On being asked how he approaches his subjects, he said, “I started meeting a lot of refugees in my neighbourhood. Just going and talking to them and trying to understand what they are going through. There is a lot of empathy involved because as I moved to Germany I witnessed a very different culture. It’s not easy for somebody from a different country, especially from a warmer culture to settle in. It’s very hard to make friends. The language is quite difficult. I was able to relate to what they were going through, in terms of integration into a new country. Anastasiia’s role was quite significant at this point. She established the basic rapport with the subjects which helped me a lot.”

Saurabh specified that the idea of the project was to focus on the elements of culture and history that the subjects are proud of. Talking about war and its ramifications was not put at the forefront. “We didn’t ask them directly. If they wanted to share, we were there to listen. Another process was to just go and listen to stories without the camera. We have met them without the camera and just listening to their stories, whatever they were comfortable in sharing with us,” he said. 
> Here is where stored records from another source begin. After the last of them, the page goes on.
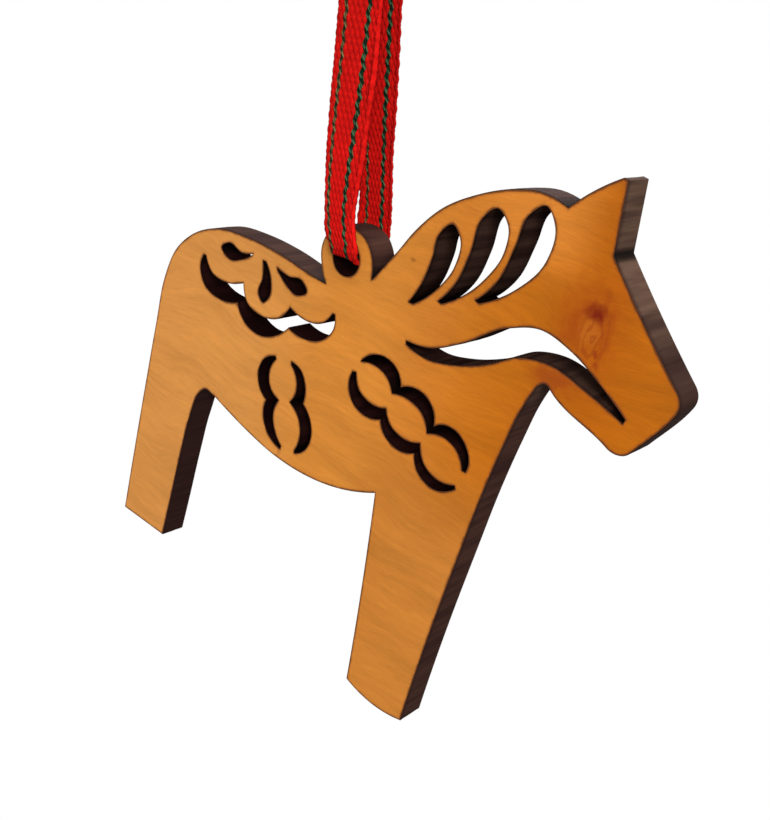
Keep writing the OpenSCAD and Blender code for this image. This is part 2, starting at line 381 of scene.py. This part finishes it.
def cut_lines(node):
    """The closed outlines of the board's front face, as (x, z) in mm, the wood on their left."""
    bm = bmesh.new()
    bm.from_mesh(node.data)
    bmesh.ops.remove_doubles(bm, verts=bm.verts, dist=1e-6)
    front = min(v.co.y for v in bm.verts)
    level = 1e-5  # how near the front a point counts as on it, in metres
    beside = {}
    for e in bm.edges:
        if len(e.link_faces) == 2 and all(abs(v.co.y - front) < level for v in e.verts):
            facing = sorted(abs(f.normal.y) for f in e.link_faces)
            if facing[0] < 0.5 < facing[1]:  # one is a wall, the other the face
                a, b = (v.index for v in e.verts)
                beside.setdefault(a, []).append(b)
                beside.setdefault(b, []).append(a)
    place = {v.index: (v.co.x / MM, v.co.z / MM) for v in bm.verts}
    bm.free()
    loops, seen = [], set()
    for start in sorted(beside):
        if start in seen:
            continue
        loop, here = [], start
        while here is not None:
            seen.add(here)
            loop.append(place[here])
            here = next((n for n in beside[here] if n not in seen), None)
        loops.append(np.array(loop))
    loops.sort(key=lambda p: -np.ptp(p[:, 0]))
    for i, p in enumerate(loops):
        x, z = p.T
        area = np.sum(x * np.roll(z, -1) - z * np.roll(x, -1))
        if (area > 0) != (i == 0):
            loops[i] = p[::-1]
    return loops


def turns_at(loop):
    """The turn at each point in radians, negative where the outline turns into the wood."""
    ahead = np.roll(loop, -1, axis=0) - loop
    behind = loop - np.roll(loop, 1, axis=0)
    return np.angle((ahead @ [1, 1j]) / (behind @ [1, 1j]))


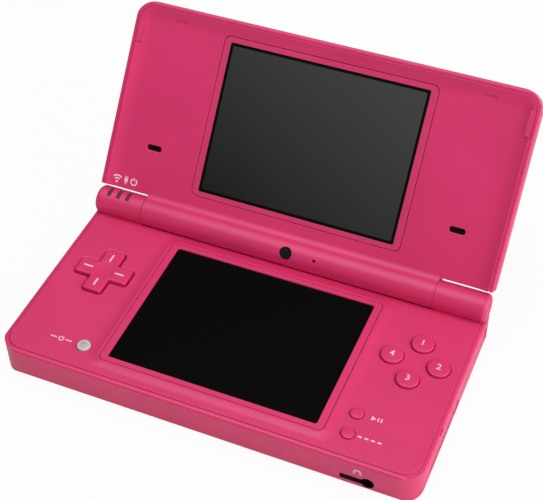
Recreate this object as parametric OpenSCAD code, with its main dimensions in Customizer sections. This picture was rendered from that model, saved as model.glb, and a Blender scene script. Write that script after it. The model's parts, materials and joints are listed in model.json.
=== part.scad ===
/* [Case] */
// Width across the case, left to right
case_w = 137; // [133:0.5:166]
// Depth of the case, front edge to back edge
case_d = 74.9; // [74:0.1:90]
// Height of the control face above the table
deck_z = 11.4; // [11.4:0.1:14]
// Corner radius of the case in plan
corner_r = 7; // [6:0.5:8.5]
// Wall of the outer shells, which is also the lip seen around the control face
shell_t = 1.4; // [1.2:0.1:1.6]
// Floor of the base and back of the lid
floor_t = 1.2; // [1:0.1:1.4]
// Thickness of the control plate
deck_t = 1.5; // [1.3:0.1:1.7]
// Radius of the lower edge of the base
base_edge_r = 1.6; // [0.8:0.1:2]
// Radius of the upper edge of the base wall
lip_edge_r = 0.9; // [0.4:0.1:1.1]
// Radius of the back edges of the lid
lid_edge_r = 2.6; // [1.5:0.1:3]

/* [Hinge] */
// Radius of the hinge barrel and its end knuckles
barrel_r = 4.8; // [4.6:0.1:5.8]
// Length of the middle barrel, which belongs to the lid
barrel_len = 101.8; // [96:0.1:104]
// Radius of the bore through barrel and knuckles
barrel_bore_r = 3.3; // [2.9:0.1:3.5]
// How far the barrel is sunk below the control face
barrel_sink = 2.1; // [1.9:0.1:2.3]
// Hinge axis forward of the rear face
axis_inset = 6.45; // [6.2:0.05:7.4]
// Opening angle of the lid at rest, 0 being closed
lid_open = 128; // [0:1:180]
// Length of the click cartridge in the right knuckle
cartridge_len = 11.5; // [9:0.5:12.5]
// Length of the hollow shaft in the left knuckle
shaft_len = 20; // [16:0.5:24]

/* [Screens] */
// Width of both visible windows
window_w = 68.4; // [60:0.2:70]
// Height of both visible windows
window_h = 50; // [44:0.2:51]
// Width of the lens over the upper screen
lens_w = 72.4; // [71:0.1:75]
// Height of the lens over the upper screen
lens_h = 53.2; // [52:0.1:55]
// Width of the frame around the lower screen
frame_w = 73.1; // [72.4:0.1:76]
// Height of the frame around the lower screen
frame_h = 53.5; // [53.2:0.1:56]
// Raised surround of the lower screen above the control face
surround_rise = 0.6; // [0.3:0.1:0.8]
// Width of the soft slope beside the raised surround
surround_slope = 3.4; // [1:0.1:3.6]
// Depth of the dish in the lid's inner face
dish_depth = 1.2; // [0.7:0.1:1.2]
// Width of the soft slope at the rim of that dish
dish_slope = 4.4; // [1:0.1:6]

/* [Controls] */
// Span of the direction pad
pad_span = 18.2; // [15:0.1:19]
// Width of one arm of the direction pad
pad_arm = 6.4; // [5:0.1:7]
// Tilt of the direction pad each way, degrees
pad_tilt = 2; // [1:0.1:2]
// Radius of a face button
face_button_r = 3.55; // [2.9:0.05:3.9]
// Distance of a face button from the middle of its group
face_button_pitch = 7.4; // [7:0.1:8.4]
// Radius of the start and select buttons
small_button_r = 2.05; // [1.7:0.05:2.5]
// Radius of the power button
power_button_r = 2.2; // [1.8:0.05:2.6]
// Button crowns above the control face
button_proud = 0.8; // [0.5:0.1:0.8]
// Small buttons above the control face
small_proud = 0.5; // [0.2:0.1:0.9]
// Travel of every round button
button_travel = 0.6; // [0.3:0.1:0.6]
// Width of a shoulder button along the rear edge
shoulder_w = 22; // [18:0.5:24]
// Height of a shoulder button
shoulder_h = 5; // [4:0.1:5]
// Length of the volume rocker
rocker_len = 13.4; // [10:0.1:16]
// Height of the volume rocker
rocker_h = 2.8; // [2:0.1:3]

/* [Inside] */
// Diameter of the stylus at its head
stylus_d = 4.6; // [3.8:0.1:4.6]
// Length of the stylus
stylus_len = 92; // [70:1:96]
// Width of the battery
battery_w = 56; // [40:1:60]
// Depth of the battery
battery_d = 24; // [18:0.5:24.5]
// Thickness of the battery
battery_t = 5.2; // [4:0.1:5.4]
// Thickness of the circuit board
board_t = 0.8; // [0.6:0.1:0.8]
// Width of the game card slot
card_w = 33.6; // [30:0.1:34]
// Height of the game card slot
card_h = 4.2; // [4.1:0.1:4.3]
// Radius of the headphone socket
jack_r = 1.8; // [1.7:0.05:1.9]
// Radius of the shank of the case screws
screw_r = 0.8; // [0.6:0.05:0.8]

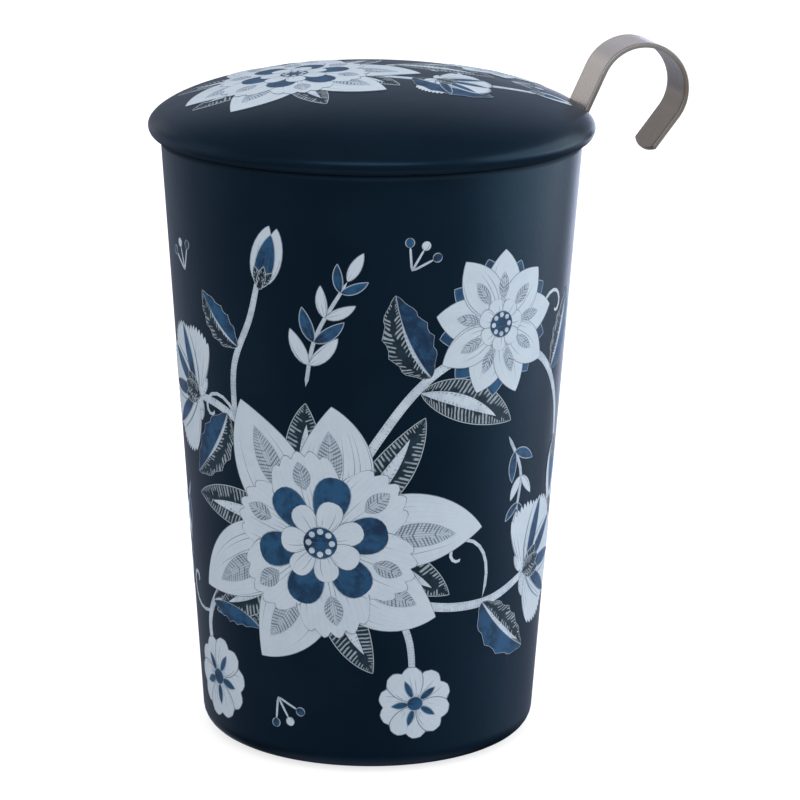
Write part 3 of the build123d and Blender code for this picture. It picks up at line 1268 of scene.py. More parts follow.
@dataclass
class Bouquet:
    """Motifs of the print, drawn as shapes."""

    shapes: list[Shape] = field(default_factory=list)

    def add(self, form: Form, ink: Ink, at: Point, heading: float, length: float, width: float,
            level: int, bend: float = 0.0, start: float = 0.0) -> None:
        """Add one shape.

        Args:
            form, ink: its outline and ink.
            at, heading: its root and direction in degrees.
            length, width: its size in millimetres.
            level: how high it lies over the others.
            bend: turn from its root to its tip in degrees.
            start: how far from the root along the heading it begins.
        """
        angle = math.radians(heading)
        moved = (at[0] + start * math.cos(angle), at[1] + start * math.sin(angle))
        self.shapes.append(Shape(form, ink, moved, heading, length, width, bend, level))

    @staticmethod
    def wobble(index: int, seed: float) -> float:
        """A fixed number from -1 to 1 for an index, so that no two petals are alike."""
        angle = (index + 1) * HASH[0] + seed * HASH[1]
        return math.fmod(abs(math.sin(angle)) * 437.585, 1.0) * 2 - 1

    def ring(self, form: Form, ink: Ink, at: Point, count: int, start: float, length: float,
             width: float, level: int, turn: float = 0.0, vary: float = 0.05,
             flat: bool = False) -> None:
        """Add shapes round a centre.

        Args:
            form, ink, at: outline, ink and centre.
            count: how many.
            start, length, width: distance from the centre, and size, before the variation.
            level: lowest level; neighbours lie on different ones unless flat.
            turn: heading of the first.
            vary: share by which sizes and headings differ.
            flat: whether all lie on one level, where they don't meet.
        """
        for i in range(count):
            seed = at[0] + 3 * at[1] + turn
            heading = turn + 360 * i / count + 45 * vary * self.wobble(i, seed)
            step = 0 if flat else (2 if count % 2 and i == count - 1 else i % 2)
            long = length * (1 + vary * self.wobble(i, seed + 1))
            wide = width * (1 + vary * self.wobble(i, seed + 2))
            self.add(form, ink, at, heading, long, wide, level + step, start=start)

    def stem(self, path: Sequence[Point], width: float, level: int = 0) -> None:
        """Add a stem.

        Args:
            path: points of its smooth middle line.
            width: its width in millimetres.
            level: how high it lies over the others.
        """
        length = sum((Vector(b) - Vector(a)).length for a, b in zip(path, path[1:]))
        stem = Shape(Form.STEM, Ink.STEM, path[0], 0.0, length, width, level=level, path=tuple(path))
        self.shapes.append(stem)

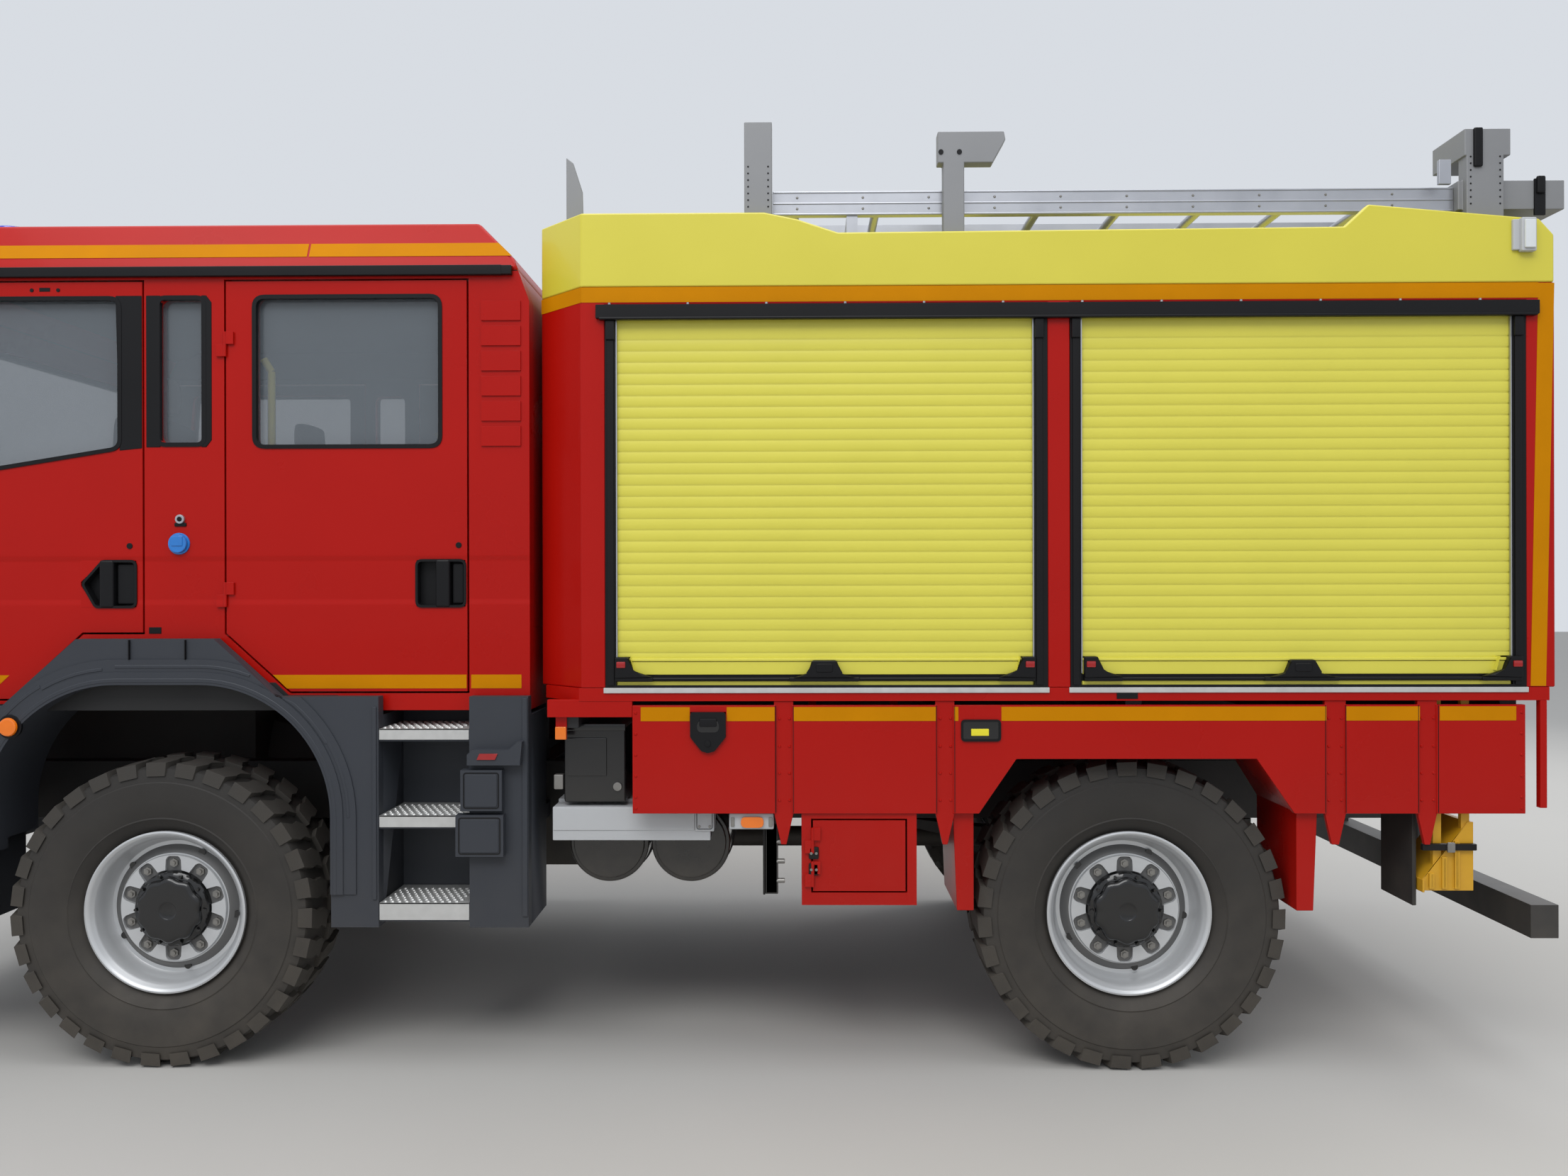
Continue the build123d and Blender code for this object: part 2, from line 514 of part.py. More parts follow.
with BuildPart() as cab_shell:
    with BuildSketch(Plane.XZ.offset(-CAB_HALF)):
        with BuildLine():
            Polyline(*CAB_PROFILE, close=True)
        make_face()
    extrude(amount=2 * CAB_HALF)
    with BuildSketch(Plane.YZ.offset(CAB_FRONT - 1)):  # roof sides lean in
        with BuildLine():
            Polyline((CAB_HALF + 1, 2930), (CAB_HALF + 1, CAB_TOP + 1), (CAB_HALF - 75, CAB_TOP + 1), close=True)
        make_face()
        mirror(about=Plane.YZ)
    extrude(amount=CAB_REAR - CAB_FRONT + 2, mode=Mode.SUBTRACT)
    with BuildSketch(Plane.XZ.offset(-CAB_HALF + CAB_WALL)):
        with BuildLine():
            Polyline(*CAB_INNER, close=True)
        make_face()
    extrude(amount=2 * (CAB_HALF - CAB_WALL), mode=Mode.SUBTRACT)
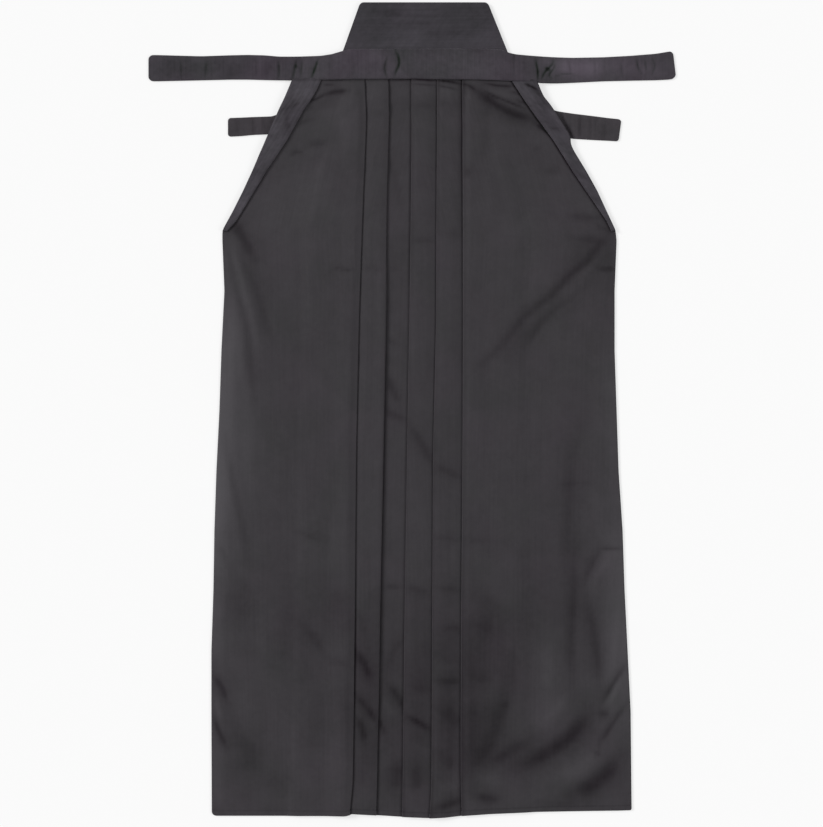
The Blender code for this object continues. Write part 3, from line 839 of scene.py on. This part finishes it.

On being asked what was the most memorable story, he said, “I love all portraits but I think Kateryna’s story is really interesting and Raisa, who is about 75 years old. She has a very different energy. She would talk about the Cossacks. When enemies came from the south, the Cossacks sent their wives and kids to the north and when they defeated their enemies, they would call their wives and kids back home and that’s how things are going on right now. Also, many of them are going back to Ukraine, leaving all the Western comforts. Talking to Raisa was an enriching experience because she could talk at length. Each time I would get goosebumps listening to her, with all her expressions.” 

Saurabh’s advice to aspiring photographers is to focus on covering neighbourhood stories with in-depth research and persistence. Instead of choosing exotic locations to shoot, establishing rapport with communities, and spending time with them helps bring out a richer piece of work.